Santo Tomás de Aquino escribió: «Dios es bien conocido cuando es conocido como desconocido». La oración es unto más ferviente cuanto más lejos está Dios, cuando es oscuro, inaccesible. El creyente no reza para comprender al Señor. Reza para integrarse en Su misterio, Su grandeza. Poco importa que se haya superado el umbral de sufrimiento, que el sentimiento de abandono sea aplastante. Al contrario, cuanto menos conocemos los caminos del Señor, mejor Le rezamos. Esta incomprensión es en sí misma un acceso a Su misterio. Una forma de resolverse en Su enigma. De vencer la rebeldía, el orgullo, la voluntad. Incluso en Ruanda, cuando el rechinar de los machetes y los silbatos aullaban en el exterior, yo rezaba con intensidad. Sin esperanza. Como hoy.
Después de la madrugada del sábado, había recuperado la memoria de las palabras.
La memoria de la fe.
En realidad, ese credo era una actitud superficial. Un intento de embrutecerme para volver, precisamente, a una incomprensión, a una humildad que había perdido.
En realidad, ya no era un cristiano, ni siquiera un ser humano. Era solo un alarido. Una herida abierta que nunca encontraría el modo de cicatrizarse. Una existencia atrofiada, que se infectaba, se pudría más cada día. Por debajo de mi plegaria, de mis palabras, subyacía la gangrena.
Manon.
Por más que me dijera que para ella empezaba la verdadera vida, la eternidad, que volvería a encontrarla cuando llegara mi hora, no podía soportar lo que me habían robado: nuestras posibilidades en la tierra. Cuando pensaba en los años felices que habríamos podido vivir, experimentaba la sensación física de que me habían arrancado esa gracia. Como un órgano, un músculo, un trozo de carne, extraído sin anestesia.
La herida tenía sus variantes. A veces, pensaba en las pequeñas Camille y Amandine. O en Laure, a quien nunca había respetado y que ahora me torturaría en mis noches en vela.
La madrugada del sábado los gendarmes me habían liberado. Había tenido que mentir, pretender que Manon me había robado el coche de alquiler. Sentía un remordimiento añadido por haberla traicionado, pero debía proporcionar a los gendarmes una explicación aceptable.

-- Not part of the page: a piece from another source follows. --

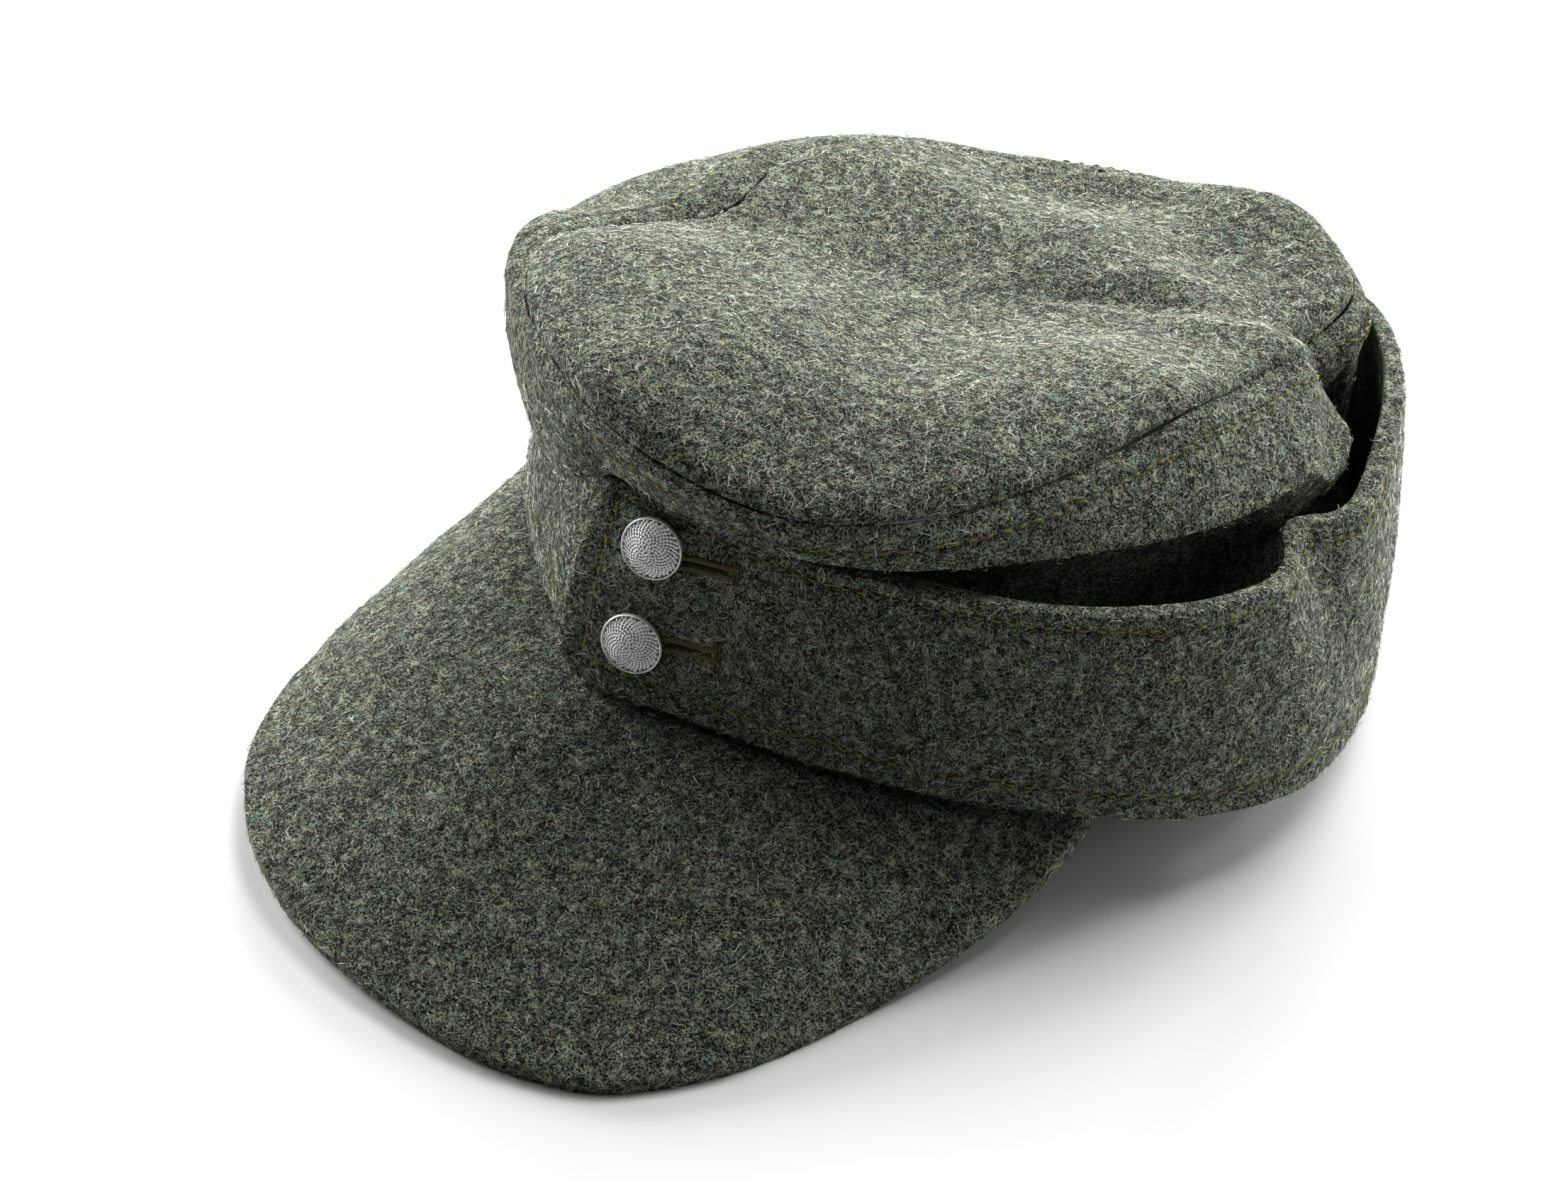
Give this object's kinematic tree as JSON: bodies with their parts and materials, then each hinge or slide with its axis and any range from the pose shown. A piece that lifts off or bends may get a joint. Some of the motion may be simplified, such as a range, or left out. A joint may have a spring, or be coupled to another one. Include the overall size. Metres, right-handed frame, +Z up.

De hecho, lo único que querían era librarse de mí. «Ignitas vanitatum et omnia vanitas…» Los gendarmes no conocían ni el Eclesiastés ni Bossuet pero podían percibir la vanidad de su interrogatorio, de su investigación, de su autoridad.
A las ocho de la mañana estaba en libertad.
El mismo día, había ido al depósito de cadáveres del hospital Jean-Minjoz para identificar el cuerpo. No conservaba ningún recuerdo de ese último encuentro. Solo había asimilado dos hechos prácticos, muy lejos, en el fondo de mi conciencia. Yo me haría cargo de las exequias de Manon. Eso significaba que no iría a las de la familia de Luc.
Antes de abandonar el depósito, había pedido a Guillaume Valleret, el forense del hospital, que me prescribiera una buena dosis de ansiolíticos y de antidepresivos. No se hizo de rogar. Estábamos hechos para comprendernos. Un especialista en muertos curando a un zombi.
A continuación, busqué refugio en Notre-Dame-de-Bienfaisance, la ermita de Marilyne Rosarías. El lugar ideal para derrumbarme, llorar a mis difuntos junto a otros cristianos en duelo, perderme en la meditación y en la oración.
Durante mi retiro no leí ningún periódico. No me preocupé ni de la investigación de la muerte de Beltreïn, ni de lo que debían de haber dicho para cerrar, o tratar de cerrar, el caso Simonis. Simplemente, seguí, a través de Foucault, la evolución del expediente Soubeyras. El autor de la matanza estaba en paradero desconocido. Lo que no tenía nada de sorprendente.
Captaba todo esto a través de las brumas químicas de mi mente y de la letanía de mis plegarias. Me había convertido en una concha vacía como las que van perdiendo el color en los arenales. Otro que no era yo había tomado el mando. Una especie de piloto automático ferviente, religioso, recluido. Yo le cedí el paso, impotente.
No obstante, una mañana de devoción, tuve una certeza. Debía escoger una orden monástica. Dejar este mundo de pecado y de blasfemia que me había vencido. Vivir en la penitencia, la humildad, la obediencia, al ritmo de los oficios. Volver a la soledad y al conocimiento más íntimo de mi alma para reconciliarme con Dios. San Agustín, una vez más y siempre: «No vayas fuera, entra en ti mismo».